Corazón de Jesús, del Hijo del eterno Padre

El manto del Padre
Ilustración: Marko I. Rupnik – El manto del Padre: las dos «manos del Padre»

Pablo Cervera Barranco | La primera letanía al Corazón de Jesús nos viene de la eternidad y nos quiere insertar en ella. «Tú eres mi Hijo, yo te he engendrado hoy» (Sal 2,7): son palabras que salen, desde toda la eternidad, de la boca del Padre hacia el que, en el tiempo, será Jesús, Salvador de los hombres.

En el Antiguo Testamento Dios habló por los profetas. Ahora, en el Nuevo, su Palabra será su Hijo, su persona, su vida, sus enseñanzas (Heb 1, 1-5). Los profetas, los ángeles… quedan muy por debajo. Ninguno de ellos escuchó las palabras citadas del salmo, sólo el Hijo. Y en Él nos dijo todo lo que nos tenía que decir y se quedó como mudo (San Juan de la Cruz, Subida Monte Carmelo, libro II, cap. 22). Nunca se podrá decir que Dios calla o hablar del silencio de Dios: el Padre eterno, «Alfa y Omega» (Ap 1,8), «principio y fin» (Ap 21,6), que «vive por los siglos de los siglos» ha proferido a su Palabra eterna, su Hijo, aquel por quien les Padre desde toda la eternidad y con la colaboración de María se ha hecho carne. Bastará que nos volvamos una y otra vez a este Hijo, a Dios con corazón humano, para que sepamos que Dios nos habla de modo vivo porque Él está «vivo para siempre y para interceder por nosotros» (Heb 7-24-25).
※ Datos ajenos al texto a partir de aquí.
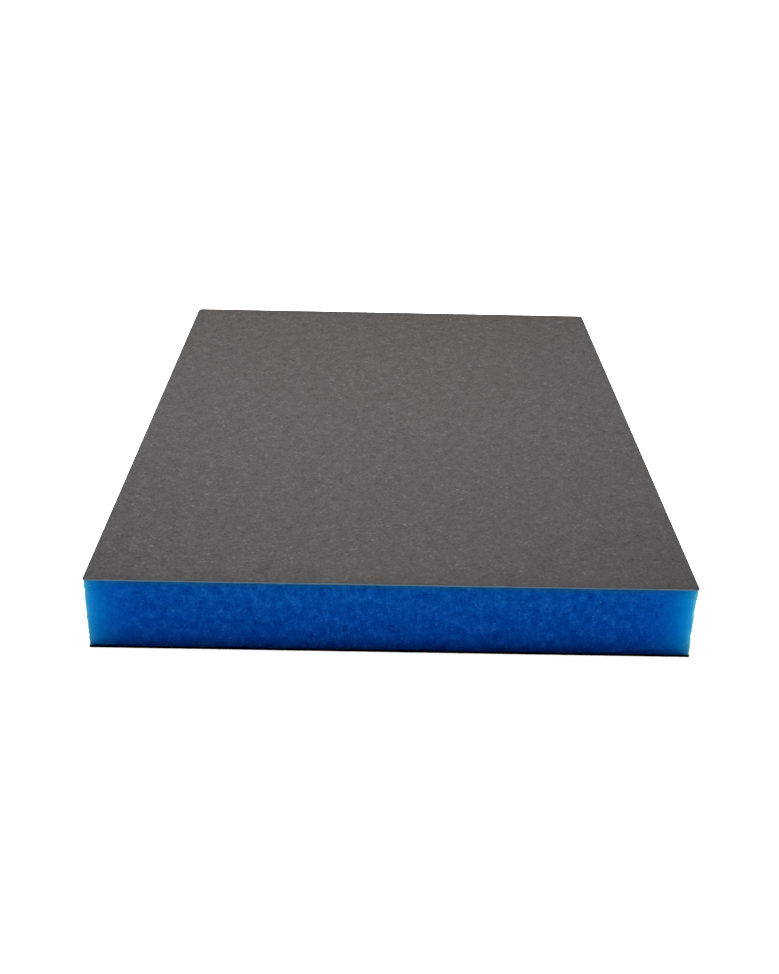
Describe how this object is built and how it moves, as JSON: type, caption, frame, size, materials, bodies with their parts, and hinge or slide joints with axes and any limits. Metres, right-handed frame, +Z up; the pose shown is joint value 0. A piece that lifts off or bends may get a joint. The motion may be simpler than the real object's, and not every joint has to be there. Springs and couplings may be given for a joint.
{
  "type": "abrasive sponge",
  "caption": "Flat flexible abrasive sponge: a foam slab with a fine grit coat bonded to both broad faces, held in the hand for sanding and scouring.",
  "frame": {"origin": "centre of the lower working face, which the pad rests on", "axes": "+Z up through the 13.4 mm thickness, +Y along the 120 mm length, +X across the 98 mm width"},
  "size_m": [0.098, 0.12, 0.0134],
  "materials": {
    "foam": "matte",
    "upper_grit_coat": "matte",
    "lower_grit_coat": "matte"
  },
  "bodies": {
    "root": {"foam_core": "foam", "upper_abrasive_coat": "upper_grit_coat", "lower_abrasive_coat": "lower_grit_coat"}
  },
  "joints": []
}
La encarnación supone nuestro acceso, a través de Cristo, al Dios insondable, a la Trinidad Santísima, al Padre. Es la mayor «genialidad» que Dios pudo tener para con nosotros: hacerse a nosotros, a nuestro modo humano, para que nosotros nos hiciésemos a Él, accediéramos a Él. Dios, que «habita una luz inaccesible» (1 Tim 6,16), ha querido abrazar el corazón humano de un hombre, Jesús. Y por Jesús, el Padre se acerca a nosotros: «por Cristo, con Él y Él» no es el final retórico o mecánico de las oraciones litúrgicas, sino el acceso cristológico que el Padre nos ha dado en su Hijo pontífice (=pontifex, puente que une dos orillas, Dios y los hombres).

La filiación divina de Jesús la revelan todos los evangelios: se dirige al Padre de modo inaudito para los hombres: «Abbá» (Mc 14,36). Se presenta como el «Hijo unigénito de Dios» (Jn 3,16), que hace la voluntad del Padre (Heb 10,5-9), unido e inmanente al Padre (Jn 6,57; 8,16).